Hi Bella, While we recommend using the flour noted in the recipe you can use all purpose flour with the caveat that the result may not be the same. While all purpose flour can be used we recommend using a few additional tablespoons of all purpose flour to help the dough come together.
It would be a nice thing to plan it so people could print the recipe. Many of us do not have a computer in the kitchen. Also we don’t want to use all the paper it would take to print the whole article. Thank you.
I need a good gluten free bread recipe,
Hi Barbara- As of now the Test Kitchen does not have a gluten free bread recipe. However, this is something that can be taken back for review. Thank you!
4 cups of flour seems a lot to make one (1) loaf of bread
Hi Rosemary, the 4 cups were used due to the this being a bigger loaf of bread. Due to the loaf size we used 4 cups of flour.
The wrong yeast is listed on the ingredient and direction list. Instant yeast is to be added to dry ingredients first, then liquids added second. Active dry is proofed in lukewarm water until it blooms, then dry ingredients added. Long story short, active fry yeast needs to be on the ingredients list.

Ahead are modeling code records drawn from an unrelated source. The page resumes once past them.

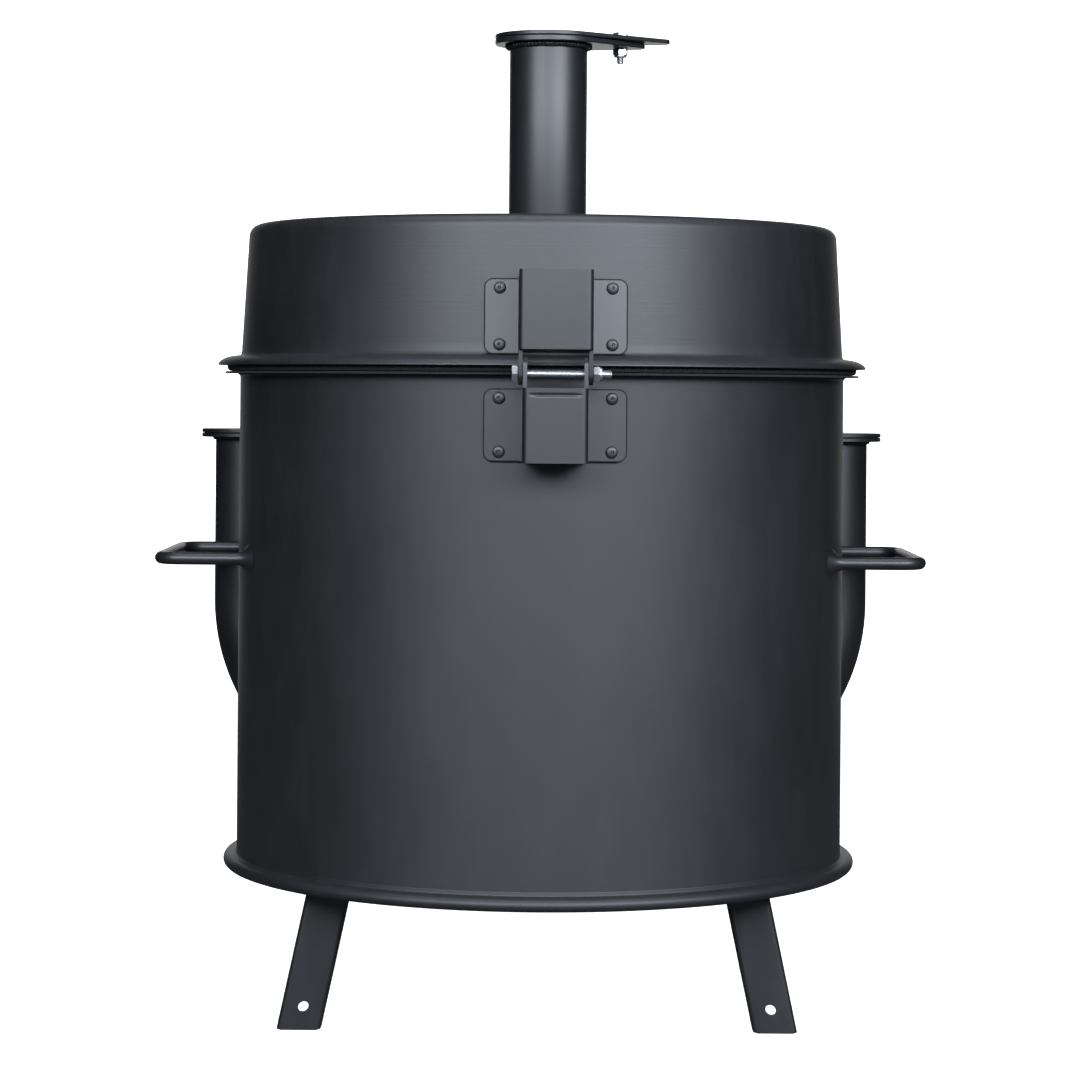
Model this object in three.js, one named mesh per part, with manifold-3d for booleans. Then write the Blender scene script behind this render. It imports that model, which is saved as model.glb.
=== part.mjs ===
// A vertical drum smoker: a round drum on four legs, with two air intakes, a hinged lid with a chimney,
// and the fire basket, ash pan and cooking grate inside. Millimetres, +Z up. The origin is on the ground
// under the drum's axis, the lid's handle is towards -Y and the hinge is towards +Y.
import * as THREE from "three";
import { mergeVertices } from "three/addons/utils/BufferGeometryUtils.js";
import Module from "manifold-3d";

const wasm = await Module();
wasm.setup();

// ---------------------------------------------------------------- driving dimensions
const GAP = 0.3; // between faces that rest on each other
const SHEET = 2; // sheet of the drum, its floor and the lid
const FACETS = 56; // sides of everything turned about the drum's axis
const SMALL_FACETS = 12; // sides of bolts, bars and small holes
const CUT = 20; // how far a cut runs on past what it opens
const FOLD_MIN = 0.5; // smallest inside radius of a fold

const DRUM_RADIUS = 292.1;
const DRUM_FOOT = 133; // underside of the bottom bead above the ground
const DRUM_HEIGHT = 474; // underside of the bead to the top of the flange
const BEAD_RADIUS = 6;
const BEAD_REACH = 12.7; // how far the bead stands out of the wall
const CRIMP = { reach: 3, foot: 1.5, top: 6 }; // the bead's run up into the wall, above the bead
const DRUM_FLANGE_REACH = 14.4;
const DRUM_FLANGE_BEND = 4;
const FLOOR_RISE = 8; // drum floor above the underside of the bead
const FLOOR_SKIRT = 24; // turned-up edge of the floor
const FLOOR_BEND = 5;

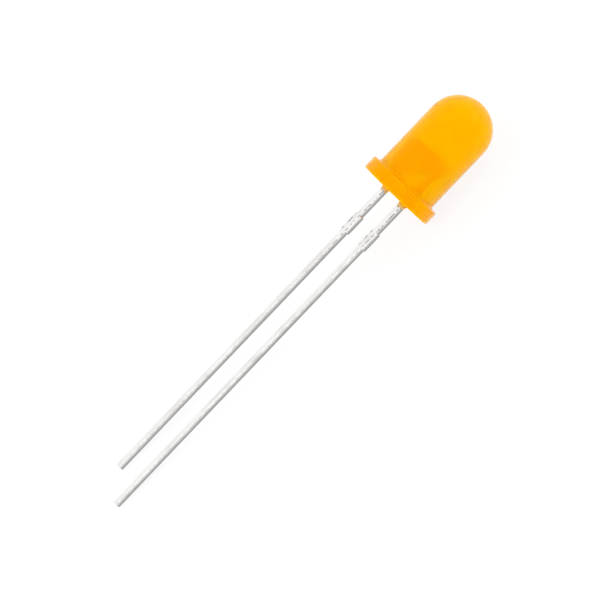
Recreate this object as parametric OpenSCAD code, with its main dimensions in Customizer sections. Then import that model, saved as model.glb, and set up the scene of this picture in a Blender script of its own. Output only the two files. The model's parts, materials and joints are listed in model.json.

Hi Trina- Instant yeast was used in this recipe. It’s true that instant yeast is usually added directly into the flour. However, the Test Kitchen included the softening in water step so that anyone despite baking skill level can use this recipe and be able to check if the yeast is active. This recipe can be used with active dry yeast, though as noted, the bread will not rise as quickly.
Why don’t you make 4×6 loaf pans?
Hello – While we do not have a 4 x 6 loaf pan we do have a 3×5.75 loaf pan and 3 X 5.75 on our site. If you would like to look these pans up on wilton.com the item numbers to search are item # 2105-1425 for the 3×5.75 loaf pan and 2105-949 or 2105-989 for the 3 X 5.75 pan.